しかし、ブスコパンの作用によって既往の病気を悪化させる原因となる場合があり、使用することができません。
その代表的なものは5つです。
・禁忌例
・出血性大腸炎
腸管出血性大腸菌(O157等)や赤痢菌等の重篤な細菌性下痢患者では、症状の悪化、治療期間の延長をきたすおそれがある。
・緑内障
緑内障は、眼圧が高くなり、視野が欠けてくる目の病気。
一般的には、目のなかの房水が増大し 眼圧が上昇、視神経を圧迫することで発症。
抗コリン剤には、瞳を開くとともに 房水の出口をふさぎ、その排出を阻害する作用があるので、さらに眼圧を上昇させてしまう。つまり、症状の悪化をまねく。
・前立腺肥大症による排尿障害
膀胱の排出力を弱めるとともに、尿道を細く収縮し、尿の出を悪くする作用がある。
普段以上に、尿が出にくくなる。
・重篤な心疾患
心拍数を増加させ、症状を悪化させるおそれがある。
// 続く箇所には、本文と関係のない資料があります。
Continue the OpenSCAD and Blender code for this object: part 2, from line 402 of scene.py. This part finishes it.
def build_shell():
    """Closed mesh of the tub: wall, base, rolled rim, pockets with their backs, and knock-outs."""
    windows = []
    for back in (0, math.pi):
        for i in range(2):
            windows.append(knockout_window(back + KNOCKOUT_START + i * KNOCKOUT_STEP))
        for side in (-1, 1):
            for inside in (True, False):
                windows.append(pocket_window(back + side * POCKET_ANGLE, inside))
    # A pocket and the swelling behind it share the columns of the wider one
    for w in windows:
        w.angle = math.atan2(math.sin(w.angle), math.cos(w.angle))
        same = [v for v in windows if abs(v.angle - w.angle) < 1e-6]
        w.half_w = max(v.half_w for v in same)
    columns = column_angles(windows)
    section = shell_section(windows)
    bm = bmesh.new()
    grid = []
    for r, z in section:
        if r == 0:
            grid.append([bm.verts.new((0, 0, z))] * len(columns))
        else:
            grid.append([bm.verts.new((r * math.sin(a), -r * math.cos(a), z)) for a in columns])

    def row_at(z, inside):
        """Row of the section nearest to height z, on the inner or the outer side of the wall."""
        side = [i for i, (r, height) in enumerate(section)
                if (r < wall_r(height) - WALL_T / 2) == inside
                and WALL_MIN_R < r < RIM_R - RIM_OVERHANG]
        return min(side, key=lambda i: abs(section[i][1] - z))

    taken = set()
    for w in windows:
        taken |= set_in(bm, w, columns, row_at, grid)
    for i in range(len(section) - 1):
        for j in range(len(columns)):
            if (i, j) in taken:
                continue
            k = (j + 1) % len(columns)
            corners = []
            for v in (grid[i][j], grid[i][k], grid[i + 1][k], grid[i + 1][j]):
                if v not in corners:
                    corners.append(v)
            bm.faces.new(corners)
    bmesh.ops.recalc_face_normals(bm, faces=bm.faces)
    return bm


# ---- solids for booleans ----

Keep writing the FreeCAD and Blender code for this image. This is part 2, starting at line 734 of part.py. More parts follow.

不整脈などを起こしやすくなる。
・麻痺性イレウス
麻痺性イレウスとは腸の動きが悪くなることで腸からの排泄ができなくなる病気です。
抗コリン剤では、消化管運動を抑制してしまうので、症状を悪化させるおそれがある。
グルカゴンとは?
ブスコパンが使用できない場合に代用されるのがグルカゴンという薬です。
グルカゴンは、消化管の平滑筋細胞に直接作用し蠕動運動を抑制すると報告されており、褐色細胞腫例に投与禁忌である以外にとくに問題となる副作用も少ないのが特徴です。
ただ、ブスコパンといった抗コリン剤に比べ、消化管の動きを抑える働きは弱く短いと言われているおり、検査中に薬の効果が切れてしまったということが十分にありえてしまうのです。
また、グルカゴンは血糖値を上げる作用があるため、糖尿病の患者さん相手には、慎重になる必要あります。